Several technical assumptions? The basic assumption is that \phi(x,y) on the complete graph G has unit L2 norm and that for each edge (i,j) of G, \phi_{i,j}(x,y_i, y_j) has the same norm. This is just a convenient normalization which can be performed for most \phi_{i,j}(). The (very few) remaining assumptions are provided in the lemmas and theorems. Note that when we state (in Lem2 and Thm4) that w achieves a margin of \Gamma(w,x,y) on G for all (x,y), this is not an assumption as this margin function is arbitrary. Yes, we have provided results for the 0-1 loss via the ramp loss (i.e., the clipped hinge loss). We have not provided results for the Hamming or other microlabel losses. We view these as extensions rather than assumptions.
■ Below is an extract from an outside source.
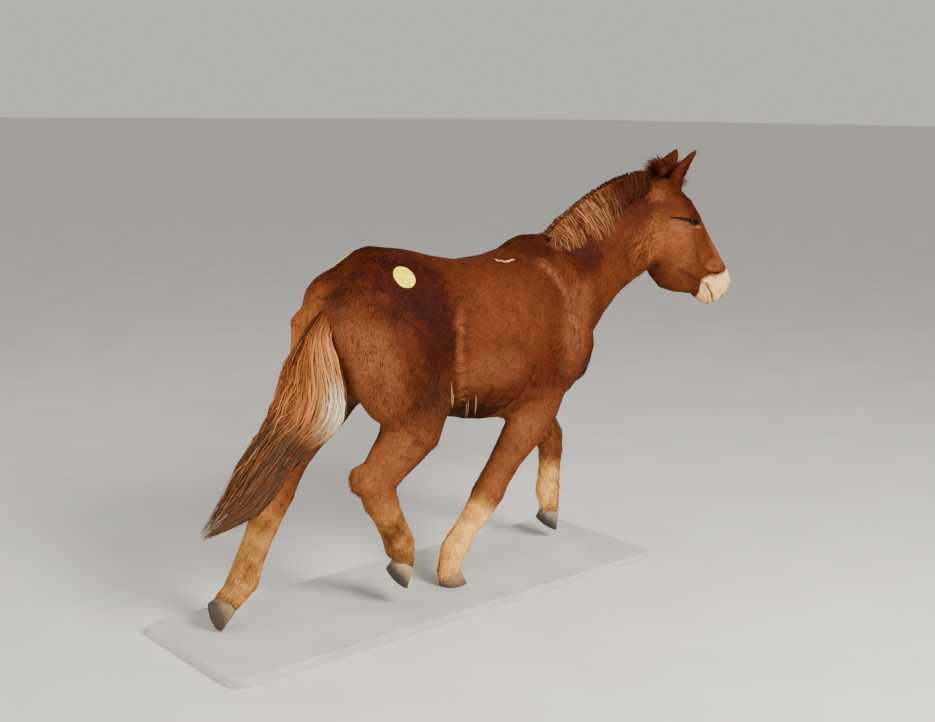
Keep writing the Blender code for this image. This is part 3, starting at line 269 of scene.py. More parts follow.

For multilabel problems, it is not clear that weight sharing is beneficial as the microlabels generally need to be assumed to be heterogeneous (corresponding to arbitrary properties of the target with, potentially, distinctly different marginal distributions). This makes the problems different from image segmentation or sequence annotation where one can assume some level of homogeneity among the components of the target object. It is of course possible that some multilabel problems would benefit from weight sharing. However, we will leave this for future investigation.
Comparing to previous methods, to our knowledge, this is the first time that approximate inference with spanning trees of a general graph has been fully intertwined with learning a model for labelling the graph. Conceptually closest to the present method is the MAM method by Su and Rousu (2013) which optimizes structured prediction models on the spanning trees independently, and then composes the ensemble prediction by different aggregation approaches. The tree-based reparametrization framework of Wainwright, Jaakkola and Wilsky (2005) was a source of initial inspiration to us. However, their approach is a pure inference method where the parameters are assumed to be learnt already. In our approach, each update of the model parameters involves inference over the spanning trees. We will clarify this in the final version.
We agree with the reviewer that the main difference between [5] is to bring in the joint learning/inference framework and to provide a robust learning theory to back up the algorithms. In our view, this is a major step forward.